Work required:
Repeat the whole listing exactly.
--------------------
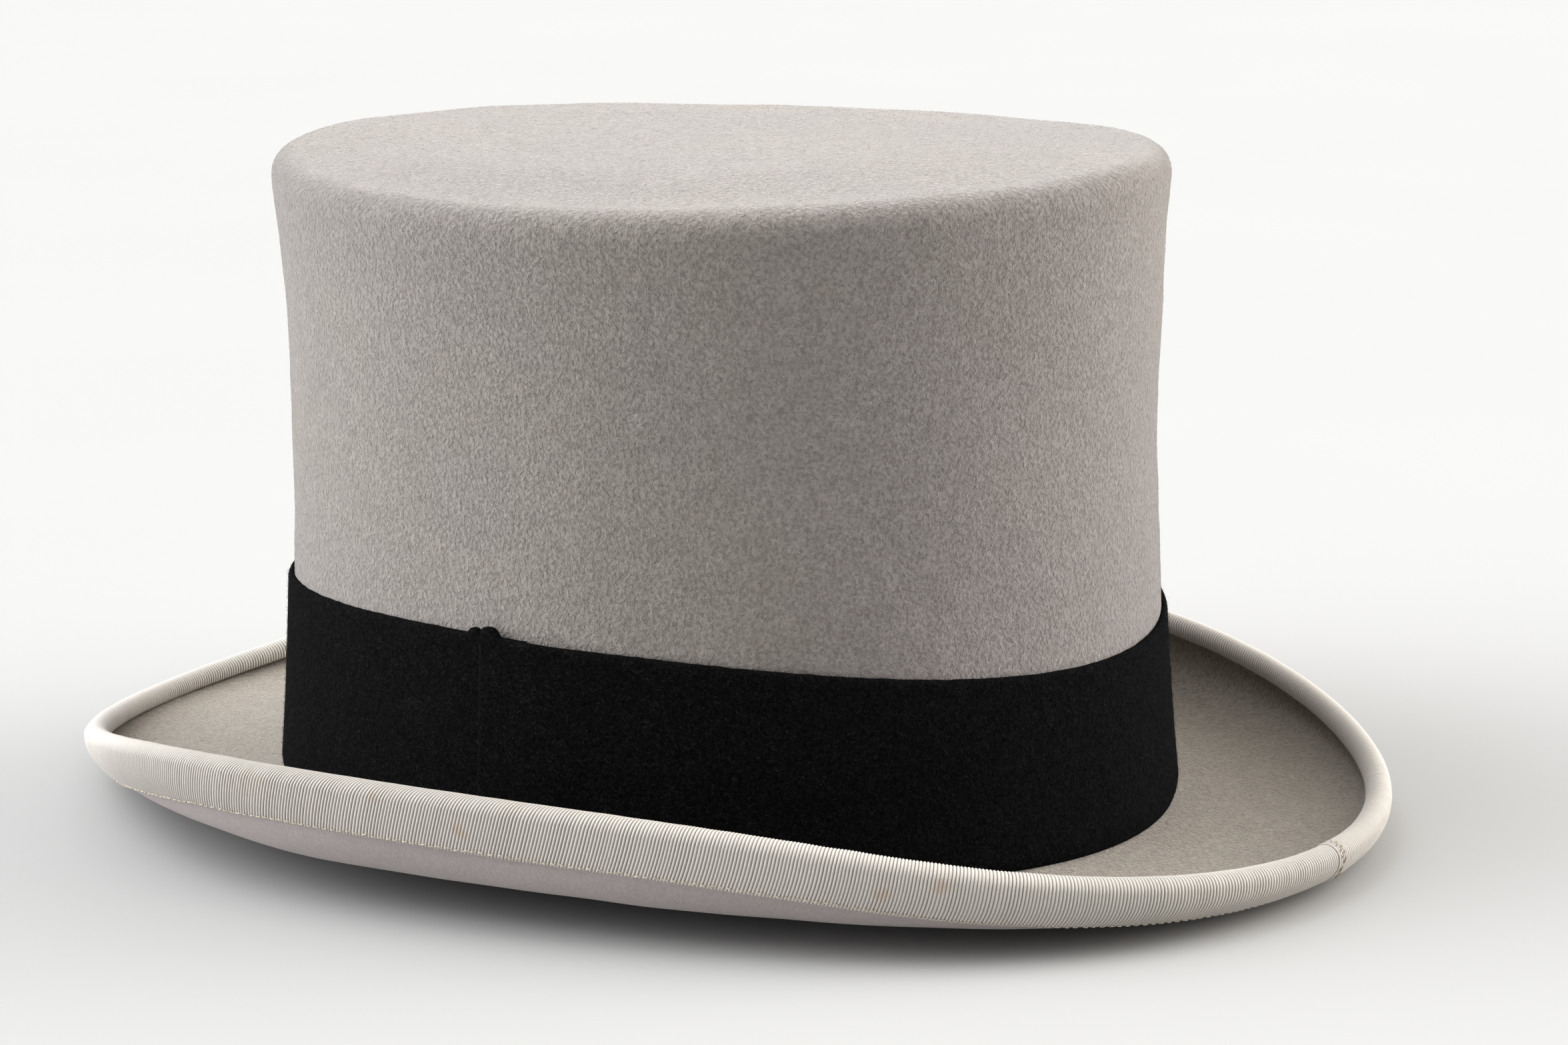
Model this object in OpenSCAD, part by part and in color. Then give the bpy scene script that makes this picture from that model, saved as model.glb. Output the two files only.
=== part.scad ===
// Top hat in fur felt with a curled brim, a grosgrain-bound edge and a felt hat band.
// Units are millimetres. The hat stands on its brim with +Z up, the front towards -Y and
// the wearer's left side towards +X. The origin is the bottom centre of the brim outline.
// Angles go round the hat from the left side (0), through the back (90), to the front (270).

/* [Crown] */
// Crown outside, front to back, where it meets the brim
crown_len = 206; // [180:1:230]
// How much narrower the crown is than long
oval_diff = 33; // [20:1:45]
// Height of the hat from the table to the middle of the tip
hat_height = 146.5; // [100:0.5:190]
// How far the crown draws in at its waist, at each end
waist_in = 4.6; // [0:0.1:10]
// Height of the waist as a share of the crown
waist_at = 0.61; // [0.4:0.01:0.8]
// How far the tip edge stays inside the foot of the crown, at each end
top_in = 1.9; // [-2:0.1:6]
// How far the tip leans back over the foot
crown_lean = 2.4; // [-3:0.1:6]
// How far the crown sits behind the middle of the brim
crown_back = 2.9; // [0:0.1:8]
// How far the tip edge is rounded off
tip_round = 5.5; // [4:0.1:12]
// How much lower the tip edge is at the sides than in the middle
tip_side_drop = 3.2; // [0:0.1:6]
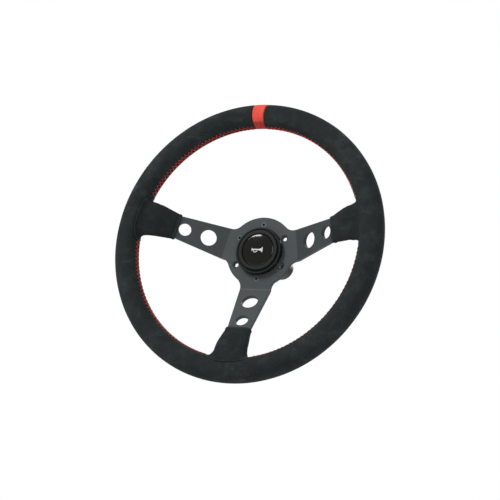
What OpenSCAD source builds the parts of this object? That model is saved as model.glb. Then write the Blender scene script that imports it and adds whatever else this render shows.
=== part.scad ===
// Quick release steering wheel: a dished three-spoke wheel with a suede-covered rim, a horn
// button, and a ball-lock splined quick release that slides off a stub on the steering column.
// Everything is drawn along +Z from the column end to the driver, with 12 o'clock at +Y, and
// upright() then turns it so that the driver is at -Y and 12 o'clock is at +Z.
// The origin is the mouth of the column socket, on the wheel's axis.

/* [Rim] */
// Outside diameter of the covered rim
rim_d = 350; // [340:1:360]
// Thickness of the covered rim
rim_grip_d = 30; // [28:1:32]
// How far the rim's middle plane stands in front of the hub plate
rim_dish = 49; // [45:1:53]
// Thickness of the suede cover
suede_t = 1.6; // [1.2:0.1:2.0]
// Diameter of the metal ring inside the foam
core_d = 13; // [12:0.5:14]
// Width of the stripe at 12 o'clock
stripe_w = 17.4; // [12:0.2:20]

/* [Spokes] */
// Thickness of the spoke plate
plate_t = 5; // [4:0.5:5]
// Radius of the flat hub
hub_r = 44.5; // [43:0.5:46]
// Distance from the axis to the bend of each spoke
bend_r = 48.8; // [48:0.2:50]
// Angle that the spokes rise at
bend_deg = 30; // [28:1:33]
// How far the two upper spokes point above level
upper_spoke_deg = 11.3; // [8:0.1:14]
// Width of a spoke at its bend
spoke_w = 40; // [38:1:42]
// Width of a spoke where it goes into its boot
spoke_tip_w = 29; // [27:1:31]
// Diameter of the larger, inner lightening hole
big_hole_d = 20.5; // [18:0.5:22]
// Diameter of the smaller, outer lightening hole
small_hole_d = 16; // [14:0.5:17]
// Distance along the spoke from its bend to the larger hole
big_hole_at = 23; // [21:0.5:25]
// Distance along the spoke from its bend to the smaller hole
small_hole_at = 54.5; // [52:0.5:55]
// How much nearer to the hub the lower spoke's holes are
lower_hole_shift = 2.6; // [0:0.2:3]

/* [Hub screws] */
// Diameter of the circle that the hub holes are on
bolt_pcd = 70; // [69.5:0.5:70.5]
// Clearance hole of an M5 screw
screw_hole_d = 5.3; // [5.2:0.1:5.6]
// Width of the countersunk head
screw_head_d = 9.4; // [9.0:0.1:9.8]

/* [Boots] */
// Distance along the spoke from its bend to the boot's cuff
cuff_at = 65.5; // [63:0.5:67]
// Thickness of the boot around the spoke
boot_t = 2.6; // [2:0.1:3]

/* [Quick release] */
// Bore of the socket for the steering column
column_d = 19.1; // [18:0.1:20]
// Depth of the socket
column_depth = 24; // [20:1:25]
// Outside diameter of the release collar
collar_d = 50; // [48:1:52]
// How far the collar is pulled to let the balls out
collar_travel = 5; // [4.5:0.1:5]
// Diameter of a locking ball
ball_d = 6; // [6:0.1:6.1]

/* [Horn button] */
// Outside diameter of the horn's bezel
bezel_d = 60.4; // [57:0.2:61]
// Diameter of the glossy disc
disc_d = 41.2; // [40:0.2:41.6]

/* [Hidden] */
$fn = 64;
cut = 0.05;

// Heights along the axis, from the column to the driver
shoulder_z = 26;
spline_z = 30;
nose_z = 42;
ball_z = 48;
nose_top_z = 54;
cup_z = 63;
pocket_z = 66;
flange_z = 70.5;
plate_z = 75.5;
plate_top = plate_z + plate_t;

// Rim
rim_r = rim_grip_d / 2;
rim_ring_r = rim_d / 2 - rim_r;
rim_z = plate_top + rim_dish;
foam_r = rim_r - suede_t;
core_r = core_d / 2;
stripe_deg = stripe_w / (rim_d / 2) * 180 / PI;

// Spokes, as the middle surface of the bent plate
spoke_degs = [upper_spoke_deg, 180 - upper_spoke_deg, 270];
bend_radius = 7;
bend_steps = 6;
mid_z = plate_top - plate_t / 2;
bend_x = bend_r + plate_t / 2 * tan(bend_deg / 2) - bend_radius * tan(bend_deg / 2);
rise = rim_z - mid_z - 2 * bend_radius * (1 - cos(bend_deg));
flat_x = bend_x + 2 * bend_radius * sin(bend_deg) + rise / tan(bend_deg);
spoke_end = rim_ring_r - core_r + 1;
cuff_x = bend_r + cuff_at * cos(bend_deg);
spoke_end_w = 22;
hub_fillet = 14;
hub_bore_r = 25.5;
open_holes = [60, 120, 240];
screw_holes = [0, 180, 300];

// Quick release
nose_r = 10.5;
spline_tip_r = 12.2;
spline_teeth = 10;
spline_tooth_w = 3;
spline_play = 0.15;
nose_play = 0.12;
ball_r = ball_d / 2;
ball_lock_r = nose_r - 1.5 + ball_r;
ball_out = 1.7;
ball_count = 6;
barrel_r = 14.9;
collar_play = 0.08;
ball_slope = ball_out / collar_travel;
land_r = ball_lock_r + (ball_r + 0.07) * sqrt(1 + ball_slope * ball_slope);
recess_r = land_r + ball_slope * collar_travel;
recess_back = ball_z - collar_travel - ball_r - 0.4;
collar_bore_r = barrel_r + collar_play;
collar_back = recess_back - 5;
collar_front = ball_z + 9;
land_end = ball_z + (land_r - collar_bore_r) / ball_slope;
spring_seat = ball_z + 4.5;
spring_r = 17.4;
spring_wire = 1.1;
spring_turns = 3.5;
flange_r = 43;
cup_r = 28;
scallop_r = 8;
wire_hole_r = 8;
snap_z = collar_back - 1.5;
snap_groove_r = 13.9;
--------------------
Written solution:
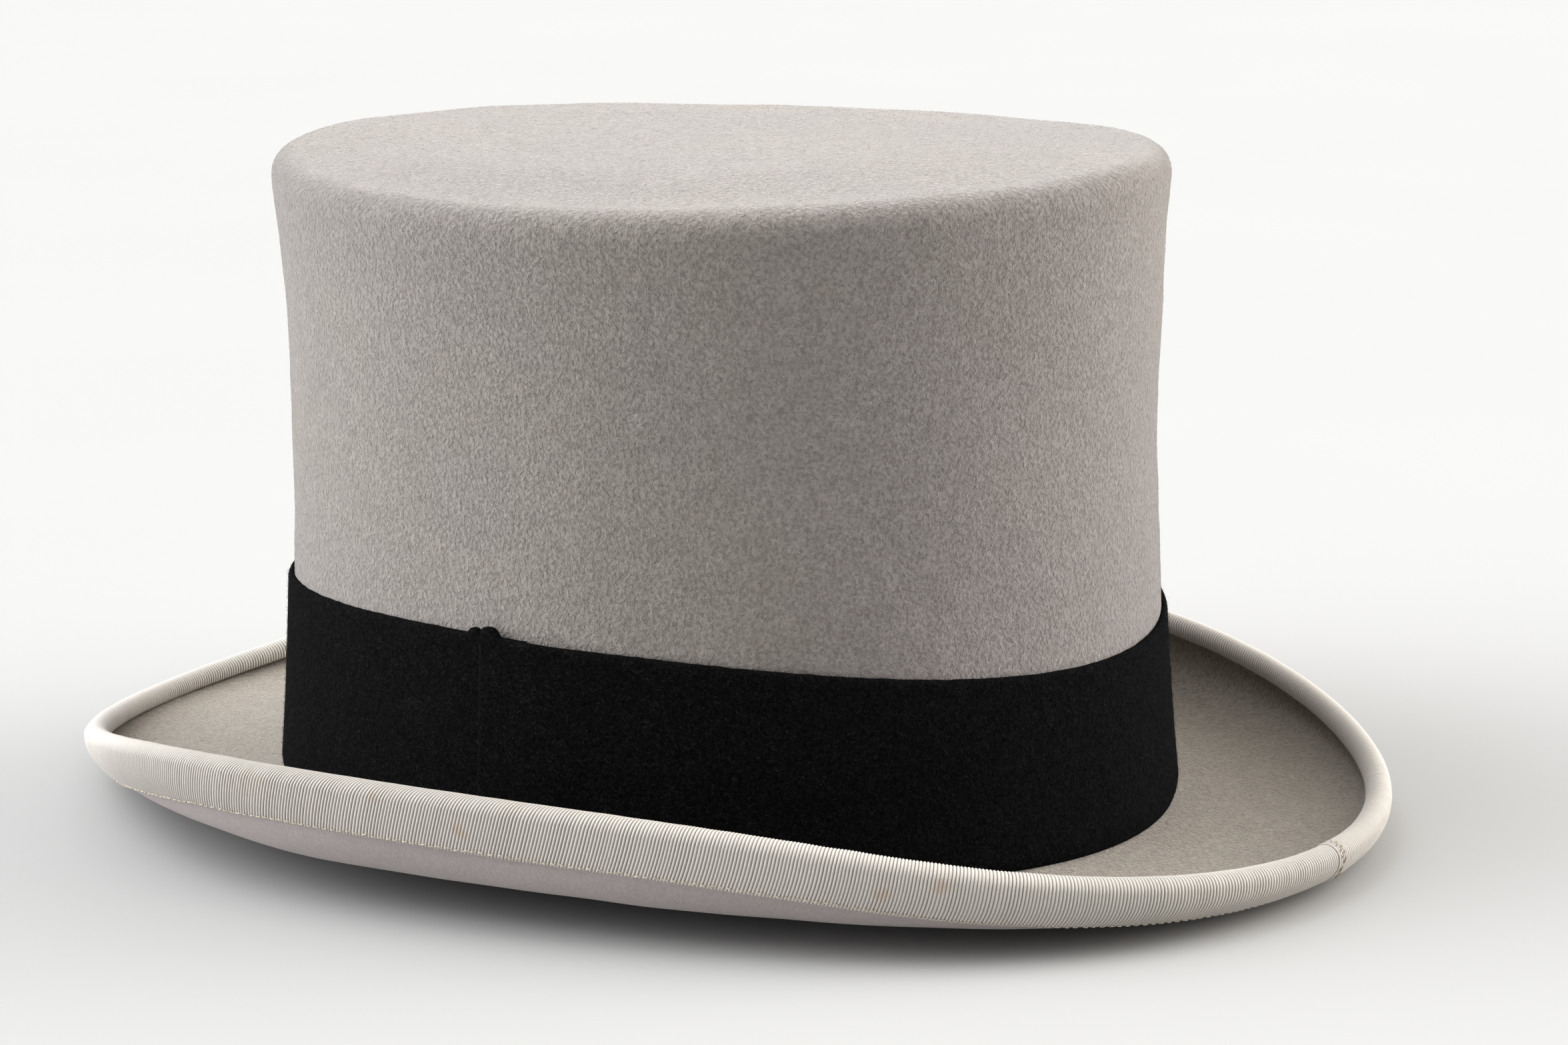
Model this object in OpenSCAD, part by part and in color. Then give the bpy scene script that makes this picture from that model, saved as model.glb. Output the two files only.
=== part.scad ===
// Top hat in fur felt with a curled brim, a grosgrain-bound edge and a felt hat band.
// Units are millimetres. The hat stands on its brim with +Z up, the front towards -Y and
// the wearer's left side towards +X. The origin is the bottom centre of the brim outline.
// Angles go round the hat from the left side (0), through the back (90), to the front (270).

/* [Crown] */
// Crown outside, front to back, where it meets the brim
crown_len = 206; // [180:1:230]
// How much narrower the crown is than long
oval_diff = 33; // [20:1:45]
// Height of the hat from the table to the middle of the tip
hat_height = 146.5; // [100:0.5:190]
// How far the crown draws in at its waist, at each end
waist_in = 4.6; // [0:0.1:10]
// Height of the waist as a share of the crown
waist_at = 0.61; // [0.4:0.01:0.8]
// How far the tip edge stays inside the foot of the crown, at each end
top_in = 1.9; // [-2:0.1:6]
// How far the tip leans back over the foot
crown_lean = 2.4; // [-3:0.1:6]
// How far the crown sits behind the middle of the brim
crown_back = 2.9; // [0:0.1:8]
// How far the tip edge is rounded off
tip_round = 5.5; // [4:0.1:12]
// How much lower the tip edge is at the sides than in the middle
tip_side_drop = 3.2; // [0:0.1:6]
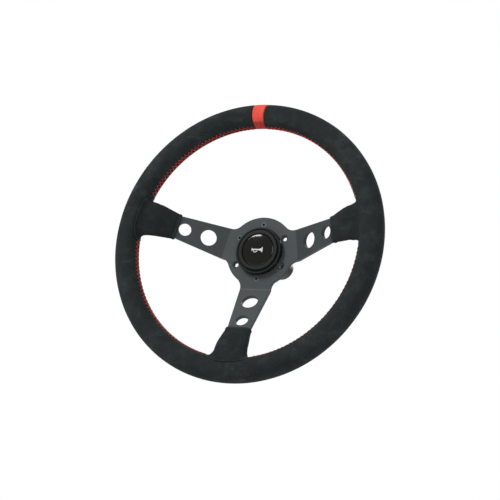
What OpenSCAD source builds the parts of this object? That model is saved as model.glb. Then write the Blender scene script that imports it and adds whatever else this render shows.
=== part.scad ===
// Quick release steering wheel: a dished three-spoke wheel with a suede-covered rim, a horn
// button, and a ball-lock splined quick release that slides off a stub on the steering column.
// Everything is drawn along +Z from the column end to the driver, with 12 o'clock at +Y, and
// upright() then turns it so that the driver is at -Y and 12 o'clock is at +Z.
// The origin is the mouth of the column socket, on the wheel's axis.

/* [Rim] */
// Outside diameter of the covered rim
rim_d = 350; // [340:1:360]
// Thickness of the covered rim
rim_grip_d = 30; // [28:1:32]
// How far the rim's middle plane stands in front of the hub plate
rim_dish = 49; // [45:1:53]
// Thickness of the suede cover
suede_t = 1.6; // [1.2:0.1:2.0]
// Diameter of the metal ring inside the foam
core_d = 13; // [12:0.5:14]
// Width of the stripe at 12 o'clock
stripe_w = 17.4; // [12:0.2:20]

/* [Spokes] */
// Thickness of the spoke plate
plate_t = 5; // [4:0.5:5]
// Radius of the flat hub
hub_r = 44.5; // [43:0.5:46]
// Distance from the axis to the bend of each spoke
bend_r = 48.8; // [48:0.2:50]
// Angle that the spokes rise at
bend_deg = 30; // [28:1:33]
// How far the two upper spokes point above level
upper_spoke_deg = 11.3; // [8:0.1:14]
// Width of a spoke at its bend
spoke_w = 40; // [38:1:42]
// Width of a spoke where it goes into its boot
spoke_tip_w = 29; // [27:1:31]
// Diameter of the larger, inner lightening hole
big_hole_d = 20.5; // [18:0.5:22]
// Diameter of the smaller, outer lightening hole
small_hole_d = 16; // [14:0.5:17]
// Distance along the spoke from its bend to the larger hole
big_hole_at = 23; // [21:0.5:25]
// Distance along the spoke from its bend to the smaller hole
small_hole_at = 54.5; // [52:0.5:55]
// How much nearer to the hub the lower spoke's holes are
lower_hole_shift = 2.6; // [0:0.2:3]

/* [Hub screws] */
// Diameter of the circle that the hub holes are on
bolt_pcd = 70; // [69.5:0.5:70.5]
// Clearance hole of an M5 screw
screw_hole_d = 5.3; // [5.2:0.1:5.6]
// Width of the countersunk head
screw_head_d = 9.4; // [9.0:0.1:9.8]

/* [Boots] */
// Distance along the spoke from its bend to the boot's cuff
cuff_at = 65.5; // [63:0.5:67]
// Thickness of the boot around the spoke
boot_t = 2.6; // [2:0.1:3]

/* [Quick release] */
// Bore of the socket for the steering column
column_d = 19.1; // [18:0.1:20]
// Depth of the socket
column_depth = 24; // [20:1:25]
// Outside diameter of the release collar
collar_d = 50; // [48:1:52]
// How far the collar is pulled to let the balls out
collar_travel = 5; // [4.5:0.1:5]
// Diameter of a locking ball
ball_d = 6; // [6:0.1:6.1]

/* [Horn button] */
// Outside diameter of the horn's bezel
bezel_d = 60.4; // [57:0.2:61]
// Diameter of the glossy disc
disc_d = 41.2; // [40:0.2:41.6]

/* [Hidden] */
$fn = 64;
cut = 0.05;

// Heights along the axis, from the column to the driver
shoulder_z = 26;
spline_z = 30;
nose_z = 42;
ball_z = 48;
nose_top_z = 54;
cup_z = 63;
pocket_z = 66;
flange_z = 70.5;
plate_z = 75.5;
plate_top = plate_z + plate_t;

// Rim
rim_r = rim_grip_d / 2;
rim_ring_r = rim_d / 2 - rim_r;
rim_z = plate_top + rim_dish;
foam_r = rim_r - suede_t;
core_r = core_d / 2;
stripe_deg = stripe_w / (rim_d / 2) * 180 / PI;

// Spokes, as the middle surface of the bent plate
spoke_degs = [upper_spoke_deg, 180 - upper_spoke_deg, 270];
bend_radius = 7;
bend_steps = 6;
mid_z = plate_top - plate_t / 2;
bend_x = bend_r + plate_t / 2 * tan(bend_deg / 2) - bend_radius * tan(bend_deg / 2);
rise = rim_z - mid_z - 2 * bend_radius * (1 - cos(bend_deg));
flat_x = bend_x + 2 * bend_radius * sin(bend_deg) + rise / tan(bend_deg);
spoke_end = rim_ring_r - core_r + 1;
cuff_x = bend_r + cuff_at * cos(bend_deg);
spoke_end_w = 22;
hub_fillet = 14;
hub_bore_r = 25.5;
open_holes = [60, 120, 240];
screw_holes = [0, 180, 300];

// Quick release
nose_r = 10.5;
spline_tip_r = 12.2;
spline_teeth = 10;
spline_tooth_w = 3;
spline_play = 0.15;
nose_play = 0.12;
ball_r = ball_d / 2;
ball_lock_r = nose_r - 1.5 + ball_r;
ball_out = 1.7;
ball_count = 6;
barrel_r = 14.9;
collar_play = 0.08;
ball_slope = ball_out / collar_travel;
land_r = ball_lock_r + (ball_r + 0.07) * sqrt(1 + ball_slope * ball_slope);
recess_r = land_r + ball_slope * collar_travel;
recess_back = ball_z - collar_travel - ball_r - 0.4;
collar_bore_r = barrel_r + collar_play;
collar_back = recess_back - 5;
collar_front = ball_z + 9;
land_end = ball_z + (land_r - collar_bore_r) / ball_slope;
spring_seat = ball_z + 4.5;
spring_r = 17.4;
spring_wire = 1.1;
spring_turns = 3.5;
flange_r = 43;
cup_r = 28;
scallop_r = 8;
wire_hole_r = 8;
snap_z = collar_back - 1.5;
snap_groove_r = 13.9;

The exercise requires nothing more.